Your task:
Exactly reproduce the lines that follow.
========
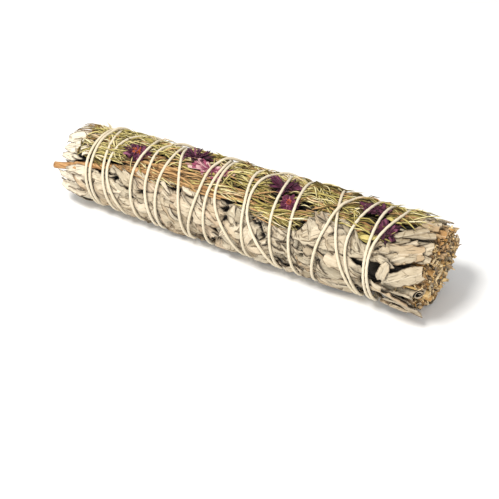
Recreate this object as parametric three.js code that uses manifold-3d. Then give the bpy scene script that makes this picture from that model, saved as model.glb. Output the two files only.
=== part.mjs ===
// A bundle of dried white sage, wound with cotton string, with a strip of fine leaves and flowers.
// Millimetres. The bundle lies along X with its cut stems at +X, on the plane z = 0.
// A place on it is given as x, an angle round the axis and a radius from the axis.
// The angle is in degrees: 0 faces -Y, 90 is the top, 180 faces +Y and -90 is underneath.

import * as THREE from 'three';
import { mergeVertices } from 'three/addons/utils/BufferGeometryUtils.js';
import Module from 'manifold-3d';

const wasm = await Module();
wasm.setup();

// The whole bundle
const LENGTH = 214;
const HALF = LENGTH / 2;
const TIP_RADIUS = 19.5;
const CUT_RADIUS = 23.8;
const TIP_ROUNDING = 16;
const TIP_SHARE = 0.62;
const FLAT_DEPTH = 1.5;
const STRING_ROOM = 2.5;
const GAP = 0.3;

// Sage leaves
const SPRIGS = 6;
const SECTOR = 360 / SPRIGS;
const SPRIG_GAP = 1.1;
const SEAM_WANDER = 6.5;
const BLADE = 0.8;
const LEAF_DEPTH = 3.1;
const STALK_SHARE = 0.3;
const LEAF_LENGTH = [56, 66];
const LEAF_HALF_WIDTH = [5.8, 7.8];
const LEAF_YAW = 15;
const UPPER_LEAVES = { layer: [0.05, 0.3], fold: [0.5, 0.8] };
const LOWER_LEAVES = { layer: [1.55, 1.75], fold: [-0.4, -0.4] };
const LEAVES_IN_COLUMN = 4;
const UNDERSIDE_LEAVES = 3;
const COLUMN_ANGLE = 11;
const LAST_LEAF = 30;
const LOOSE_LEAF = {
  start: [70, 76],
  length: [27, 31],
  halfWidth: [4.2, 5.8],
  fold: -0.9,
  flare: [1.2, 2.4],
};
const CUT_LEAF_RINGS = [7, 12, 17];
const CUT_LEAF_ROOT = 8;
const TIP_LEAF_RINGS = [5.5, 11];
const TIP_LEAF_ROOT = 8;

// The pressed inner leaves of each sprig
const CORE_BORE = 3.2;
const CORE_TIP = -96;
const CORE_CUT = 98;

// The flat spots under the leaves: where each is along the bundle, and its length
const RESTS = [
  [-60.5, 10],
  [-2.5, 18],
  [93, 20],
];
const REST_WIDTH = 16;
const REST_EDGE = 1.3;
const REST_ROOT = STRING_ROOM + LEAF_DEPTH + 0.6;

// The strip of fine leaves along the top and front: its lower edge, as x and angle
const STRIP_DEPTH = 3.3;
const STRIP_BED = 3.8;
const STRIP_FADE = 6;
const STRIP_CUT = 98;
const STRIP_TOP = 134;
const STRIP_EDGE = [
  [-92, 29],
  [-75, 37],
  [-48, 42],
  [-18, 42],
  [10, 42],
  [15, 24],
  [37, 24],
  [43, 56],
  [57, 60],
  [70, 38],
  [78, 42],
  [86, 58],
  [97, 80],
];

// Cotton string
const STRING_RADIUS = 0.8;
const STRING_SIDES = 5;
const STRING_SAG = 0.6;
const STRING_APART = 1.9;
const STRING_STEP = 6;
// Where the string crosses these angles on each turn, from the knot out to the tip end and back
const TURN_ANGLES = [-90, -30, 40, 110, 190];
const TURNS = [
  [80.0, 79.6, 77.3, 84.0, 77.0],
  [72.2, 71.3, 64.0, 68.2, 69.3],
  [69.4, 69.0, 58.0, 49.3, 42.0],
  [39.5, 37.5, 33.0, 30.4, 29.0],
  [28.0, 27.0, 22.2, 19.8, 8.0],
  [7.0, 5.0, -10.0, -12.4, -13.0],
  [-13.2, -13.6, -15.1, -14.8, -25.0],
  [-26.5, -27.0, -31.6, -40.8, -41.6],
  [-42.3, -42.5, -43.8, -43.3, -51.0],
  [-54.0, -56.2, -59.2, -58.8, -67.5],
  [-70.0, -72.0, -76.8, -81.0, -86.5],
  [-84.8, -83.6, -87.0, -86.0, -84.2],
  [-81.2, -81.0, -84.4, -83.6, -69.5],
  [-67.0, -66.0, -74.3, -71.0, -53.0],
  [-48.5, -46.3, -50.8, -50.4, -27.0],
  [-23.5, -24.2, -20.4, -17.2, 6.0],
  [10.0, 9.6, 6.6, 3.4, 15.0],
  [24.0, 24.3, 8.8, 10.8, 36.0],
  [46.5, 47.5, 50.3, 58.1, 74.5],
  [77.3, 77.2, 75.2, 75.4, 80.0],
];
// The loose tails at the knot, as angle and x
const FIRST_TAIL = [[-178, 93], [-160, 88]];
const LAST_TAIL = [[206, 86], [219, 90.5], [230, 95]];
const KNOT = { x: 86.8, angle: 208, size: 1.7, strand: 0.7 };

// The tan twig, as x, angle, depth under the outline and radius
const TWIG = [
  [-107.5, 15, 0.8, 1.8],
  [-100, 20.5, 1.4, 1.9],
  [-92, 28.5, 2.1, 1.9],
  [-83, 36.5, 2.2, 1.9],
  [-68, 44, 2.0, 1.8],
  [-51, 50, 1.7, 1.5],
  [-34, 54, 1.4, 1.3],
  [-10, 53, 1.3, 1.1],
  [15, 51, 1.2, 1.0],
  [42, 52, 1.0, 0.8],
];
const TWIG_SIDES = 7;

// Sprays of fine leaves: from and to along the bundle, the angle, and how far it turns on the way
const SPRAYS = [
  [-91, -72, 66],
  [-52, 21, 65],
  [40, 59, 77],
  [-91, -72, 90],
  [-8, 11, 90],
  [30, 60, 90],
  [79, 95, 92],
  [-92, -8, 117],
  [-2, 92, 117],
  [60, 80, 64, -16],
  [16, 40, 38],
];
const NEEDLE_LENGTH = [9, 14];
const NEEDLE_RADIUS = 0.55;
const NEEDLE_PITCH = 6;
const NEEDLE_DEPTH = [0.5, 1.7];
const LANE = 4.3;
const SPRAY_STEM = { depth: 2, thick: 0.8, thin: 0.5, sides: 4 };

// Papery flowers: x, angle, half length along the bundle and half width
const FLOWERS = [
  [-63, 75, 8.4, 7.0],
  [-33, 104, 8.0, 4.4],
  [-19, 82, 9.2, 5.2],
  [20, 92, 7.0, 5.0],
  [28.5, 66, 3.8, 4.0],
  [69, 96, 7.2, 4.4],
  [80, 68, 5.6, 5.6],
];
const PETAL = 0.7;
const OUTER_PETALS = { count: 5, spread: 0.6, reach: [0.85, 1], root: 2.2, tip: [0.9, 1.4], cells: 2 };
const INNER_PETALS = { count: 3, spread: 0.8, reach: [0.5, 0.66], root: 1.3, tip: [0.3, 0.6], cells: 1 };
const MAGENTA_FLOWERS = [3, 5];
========
Output below:
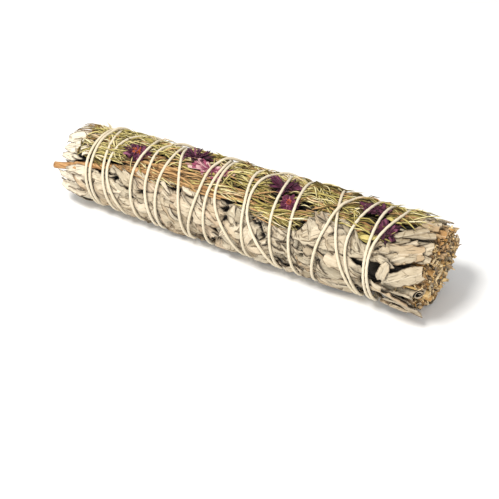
Recreate this object as parametric three.js code that uses manifold-3d. Then give the bpy scene script that makes this picture from that model, saved as model.glb. Output the two files only.
=== part.mjs ===
// A bundle of dried white sage, wound with cotton string, with a strip of fine leaves and flowers.
// Millimetres. The bundle lies along X with its cut stems at +X, on the plane z = 0.
// A place on it is given as x, an angle round the axis and a radius from the axis.
// The angle is in degrees: 0 faces -Y, 90 is the top, 180 faces +Y and -90 is underneath.

import * as THREE from 'three';
import { mergeVertices } from 'three/addons/utils/BufferGeometryUtils.js';
import Module from 'manifold-3d';

const wasm = await Module();
wasm.setup();

// The whole bundle
const LENGTH = 214;
const HALF = LENGTH / 2;
const TIP_RADIUS = 19.5;
const CUT_RADIUS = 23.8;
const TIP_ROUNDING = 16;
const TIP_SHARE = 0.62;
const FLAT_DEPTH = 1.5;
const STRING_ROOM = 2.5;
const GAP = 0.3;

// Sage leaves
const SPRIGS = 6;
const SECTOR = 360 / SPRIGS;
const SPRIG_GAP = 1.1;
const SEAM_WANDER = 6.5;
const BLADE = 0.8;
const LEAF_DEPTH = 3.1;
const STALK_SHARE = 0.3;
const LEAF_LENGTH = [56, 66];
const LEAF_HALF_WIDTH = [5.8, 7.8];
const LEAF_YAW = 15;
const UPPER_LEAVES = { layer: [0.05, 0.3], fold: [0.5, 0.8] };
const LOWER_LEAVES = { layer: [1.55, 1.75], fold: [-0.4, -0.4] };
const LEAVES_IN_COLUMN = 4;
const UNDERSIDE_LEAVES = 3;
const COLUMN_ANGLE = 11;
const LAST_LEAF = 30;
const LOOSE_LEAF = {
  start: [70, 76],
  length: [27, 31],
  halfWidth: [4.2, 5.8],
  fold: -0.9,
  flare: [1.2, 2.4],
};
const CUT_LEAF_RINGS = [7, 12, 17];
const CUT_LEAF_ROOT = 8;
const TIP_LEAF_RINGS = [5.5, 11];
const TIP_LEAF_ROOT = 8;

// The pressed inner leaves of each sprig
const CORE_BORE = 3.2;
const CORE_TIP = -96;
const CORE_CUT = 98;

// The flat spots under the leaves: where each is along the bundle, and its length
const RESTS = [
  [-60.5, 10],
  [-2.5, 18],
  [93, 20],
];
const REST_WIDTH = 16;
const REST_EDGE = 1.3;
const REST_ROOT = STRING_ROOM + LEAF_DEPTH + 0.6;

// The strip of fine leaves along the top and front: its lower edge, as x and angle
const STRIP_DEPTH = 3.3;
const STRIP_BED = 3.8;
const STRIP_FADE = 6;
const STRIP_CUT = 98;
const STRIP_TOP = 134;
const STRIP_EDGE = [
  [-92, 29],
  [-75, 37],
  [-48, 42],
  [-18, 42],
  [10, 42],
  [15, 24],
  [37, 24],
  [43, 56],
  [57, 60],
  [70, 38],
  [78, 42],
  [86, 58],
  [97, 80],
];

// Cotton string
const STRING_RADIUS = 0.8;
const STRING_SIDES = 5;
const STRING_SAG = 0.6;
const STRING_APART = 1.9;
const STRING_STEP = 6;
// Where the string crosses these angles on each turn, from the knot out to the tip end and back
const TURN_ANGLES = [-90, -30, 40, 110, 190];
const TURNS = [
  [80.0, 79.6, 77.3, 84.0, 77.0],
  [72.2, 71.3, 64.0, 68.2, 69.3],
  [69.4, 69.0, 58.0, 49.3, 42.0],
  [39.5, 37.5, 33.0, 30.4, 29.0],
  [28.0, 27.0, 22.2, 19.8, 8.0],
  [7.0, 5.0, -10.0, -12.4, -13.0],
  [-13.2, -13.6, -15.1, -14.8, -25.0],
  [-26.5, -27.0, -31.6, -40.8, -41.6],
  [-42.3, -42.5, -43.8, -43.3, -51.0],
  [-54.0, -56.2, -59.2, -58.8, -67.5],
  [-70.0, -72.0, -76.8, -81.0, -86.5],
  [-84.8, -83.6, -87.0, -86.0, -84.2],
  [-81.2, -81.0, -84.4, -83.6, -69.5],
  [-67.0, -66.0, -74.3, -71.0, -53.0],
  [-48.5, -46.3, -50.8, -50.4, -27.0],
  [-23.5, -24.2, -20.4, -17.2, 6.0],
  [10.0, 9.6, 6.6, 3.4, 15.0],
  [24.0, 24.3, 8.8, 10.8, 36.0],
  [46.5, 47.5, 50.3, 58.1, 74.5],
  [77.3, 77.2, 75.2, 75.4, 80.0],
];
// The loose tails at the knot, as angle and x
const FIRST_TAIL = [[-178, 93], [-160, 88]];
const LAST_TAIL = [[206, 86], [219, 90.5], [230, 95]];
const KNOT = { x: 86.8, angle: 208, size: 1.7, strand: 0.7 };

// The tan twig, as x, angle, depth under the outline and radius
const TWIG = [
  [-107.5, 15, 0.8, 1.8],
  [-100, 20.5, 1.4, 1.9],
  [-92, 28.5, 2.1, 1.9],
  [-83, 36.5, 2.2, 1.9],
  [-68, 44, 2.0, 1.8],
  [-51, 50, 1.7, 1.5],
  [-34, 54, 1.4, 1.3],
  [-10, 53, 1.3, 1.1],
  [15, 51, 1.2, 1.0],
  [42, 52, 1.0, 0.8],
];
const TWIG_SIDES = 7;

// Sprays of fine leaves: from and to along the bundle, the angle, and how far it turns on the way
const SPRAYS = [
  [-91, -72, 66],
  [-52, 21, 65],
  [40, 59, 77],
  [-91, -72, 90],
  [-8, 11, 90],
  [30, 60, 90],
  [79, 95, 92],
  [-92, -8, 117],
  [-2, 92, 117],
  [60, 80, 64, -16],
  [16, 40, 38],
];
const NEEDLE_LENGTH = [9, 14];
const NEEDLE_RADIUS = 0.55;
const NEEDLE_PITCH = 6;
const NEEDLE_DEPTH = [0.5, 1.7];
const LANE = 4.3;
const SPRAY_STEM = { depth: 2, thick: 0.8, thin: 0.5, sides: 4 };

// Papery flowers: x, angle, half length along the bundle and half width
const FLOWERS = [
  [-63, 75, 8.4, 7.0],
  [-33, 104, 8.0, 4.4],
  [-19, 82, 9.2, 5.2],
  [20, 92, 7.0, 5.0],
  [28.5, 66, 3.8, 4.0],
  [69, 96, 7.2, 4.4],
  [80, 68, 5.6, 5.6],
];
const PETAL = 0.7;
const OUTER_PETALS = { count: 5, spread: 0.6, reach: [0.85, 1], root: 2.2, tip: [0.9, 1.4], cells: 2 };
const INNER_PETALS = { count: 3, spread: 0.8, reach: [0.5, 0.66], root: 1.3, tip: [0.3, 0.6], cells: 1 };
const MAGENTA_FLOWERS = [3, 5];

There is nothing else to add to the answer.